Toutefois, il apparaît nécessaire de réaliser un
état des lieux des différentes mesures exercées
et des problèmes rencontrés par chaque service éducatif.
Il devra conduire à faire le choix des missions qui leur sont
dévolues dans le cadre de la politique départementale.
C'est à partir de cette redéfinition des missions qu'une
politique d'ensemble pour les services éducatifs auprès
des tribunaux sera déterminée par la direction de la protection
judiciaire de la jeunesse.
Des travaux ont déjà été réalisés
par les services de la protection judiciaire de la jeunesse. Ils permettront
de préparer un comité technique paritaire national en
1999 sur ce sujet.
III. - LA TERRITORIALISATION DE L'ACTION DE LA PROTECTION
JUDICIAIRE DE LA JEUNESSE
Les orientations qui viennent d'être développées
requièrent une mise en oeuvre adaptée au contexte territorial,
une association étroite des acteurs concernés, une fédération
plus grande des moyens du secteur public et du secteur associatif.
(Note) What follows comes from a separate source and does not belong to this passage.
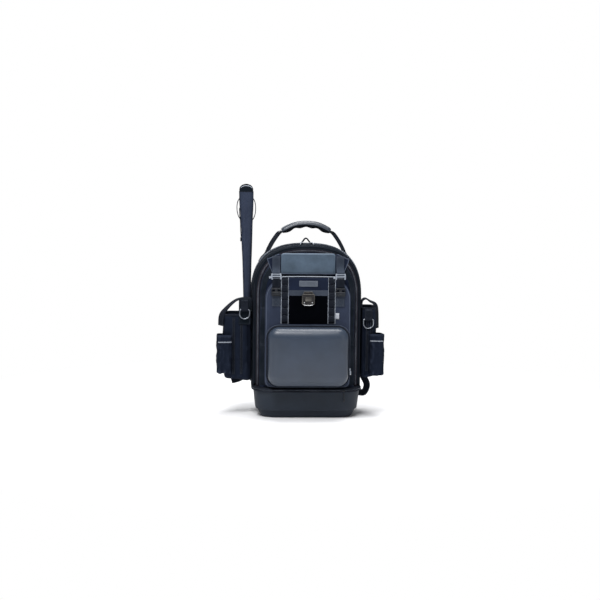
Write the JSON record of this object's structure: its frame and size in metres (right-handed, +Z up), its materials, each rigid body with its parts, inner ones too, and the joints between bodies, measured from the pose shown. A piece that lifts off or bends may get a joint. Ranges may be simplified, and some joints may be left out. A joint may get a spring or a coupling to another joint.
{
  "type": "tool backpack",
  "caption": "Tool backpack on a moulded base, with a front hard case, side pouches, a long sleeve, a carrying handle and padded shoulder straps.",
  "frame": {"origin": "on the floor under the middle of the bag, in the flat underside of the moulded base", "axes": "+Z up, -Y towards the front with the hard case, +X towards the right side as seen from the front"},
  "size_m": [0.529, 0.3295, 0.7314],
  "materials": {
    "navy_cloth": "dense matt navy pack cloth",
    "black_cloth": "dense matt black pack cloth",
    "black_webbing": "black woven webbing",
    "smooth_panel": "smooth blue-grey coated panel",
    "moulded_rubber": "fine-grained dark grey moulded rubber",
    "hard_case": "satin slate grey moulded shell",
    "black_plastic": "black moulded nylon",
    "grey_plastic": "mid grey moulded nylon",
    "dark_metal": "dark bronze-grey coated metal",
    "ring_metal": "gunmetal ring wire",
    "hook_field": "black hook-and-loop pile",
    "pale_tag": "plain grey woven tag"
  },
  "bodies": {
    "pack": {"base_tray": "moulded_rubber", "base_seam": "black_webbing", "rear_compartment": "navy_cloth", "main_compartment": "black_cloth", "front_panel": "navy_cloth", "rear_zip": "black_plastic", "main_zip": "black_plastic", "top_flap": "smooth_panel", "flap_wing_left": "navy_cloth", "flap_wing_right": "navy_cloth", "flap_strap_left": "black_webbing", "flap_strap_right": "black_webbing", "ladder_lock_left": "grey_plastic", "ladder_lock_right": "grey_plastic", "closure_strap_left": "black_webbing", "closure_strap_right": "black_webbing", "release_buckle_left": "black_plastic", "release_buckle_right": "black_plastic", "strap_anchor_left": "black_webbing", "strap_anchor_right": "black_webbing", "front_pocket": "navy_cloth", "webbing_column_left": "black_webbing", "webbing_column_right": "black_webbing", "pocket_flap": "navy_cloth", "hook_field": "hook_field", "badge": "pale_tag", "clasp_plate": "dark_metal", "clasp_body": "dark_metal", "side_tag": "pale_tag", "case_tray": "hard_case", "case_flange": "black_plastic", "case_lid": "hard_case", "case_pull": "grey_plastic", "handle_grip": "moulded_rubber", "handle_arm_left": "black_webbing", "handle_arm_right": "black_webbing", "hang_loop": "black_webbing", "zip_pull_left": "grey_plastic", "zip_pull_right": "grey_plastic", "side_pouch_left": "navy_cloth", "side_pouch_right": "navy_cloth", "outer_pocket_left": "navy_cloth", "outer_pocket_right": "navy_cloth", "pouch_hanger_left": "black_webbing", "lid_strap_left": "black_webbing", "lid_strap_right": "black_webbing", "ring_tab_left": "black_webbing", "ring_tab_right": "black_webbing", "tool_sleeve": "navy_cloth", "sleeve_loop_outer": "black_webbing", "sleeve_loop_inner": "black_webbing", "back_pad": "black_cloth", "shoulder_strap_left": "black_cloth", "shoulder_strap_right": "black_cloth", "adjuster_web_left": "black_webbing", "adjuster_web_right": "black_webbing", "webbing_tail_left": "black_webbing", "webbing_tail_right": "black_webbing"},
    "ring_left": {"d_ring_left": "ring_metal"},
    "ring_right": {"d_ring_right": "ring_metal"}
  },
  "joints": [
    {"name": "ring_left_swing", "type": "hinge", "parent": "pack", "child": "ring_left", "pos_m": [-0.197, -0.07013, 0.33699], "axis": [-1, 0, 0], "range_deg": [0, 150]},
    {"name": "ring_right_swing", "type": "hinge", "parent": "pack", "child": "ring_right", "pos_m": [0.19399, -0.06583, 0.30802], "axis": [-1, 0, 0], "range_deg": [0, 150]}
  ]
}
1. Conduire une politique publique
adaptée au contexte territorial
La protection judiciaire de la jeunesse est une administration
du ministère de la justice, placée sous l'autorité
du garde des sceaux, dont la mission est la détermination des
politiques et l'organisation des moyens qui permettent l'exécution
de décisions de justice concernant les mineurs délinquants,
les mineurs en danger et les jeunes majeurs.
Ces décisions de justice sont exercées par le secteur
public de la protection judiciaire de la jeunesse et le secteur associatif
habilité. Son contexte d'intervention est aujourd'hui celui de
la décentralisation, en particulier en matière d'action
sociale et de formation professionnelle.
La conduite de politiques adaptées à l'échelon
territorial requiert une collaboration constante avec les juridictions,
une participation accrue du secteur associatif habilité et une
coordination régulière avec les administrations d'Etat
compétentes à l'égard des mineurs, ainsi qu'avec
les collectivités locales.
1.1. Renforcer la coordination avec les juridictions
Le dispositif français de protection de l'enfance
est fondé, d'une part, sur le principe de spécialisation
d'une même juridiction en matière civile et pénale,
d'autre part, sur l'interaction entre le judiciaire et l'éducatif
dont les rôles sont distincts et complémentaires. De la
qualité des relations entre les magistrats et les professionnels
qui exécutent les mesures prononcées dépend la
cohérence de l'action éducative menée à
l'égard des mineurs et l'efficacité du dispositif départemental
de protection de l'enfance.
Par ailleurs, les directeurs territoriaux sont chargés, en application
du décret du 14 janvier 1988, d'harmoniser les actions du secteur
public et du secteur associatif habilité sur leur ressort, de
définir et d'évaluer les besoins de prise en charge, de
diriger l'activité des services du secteur public.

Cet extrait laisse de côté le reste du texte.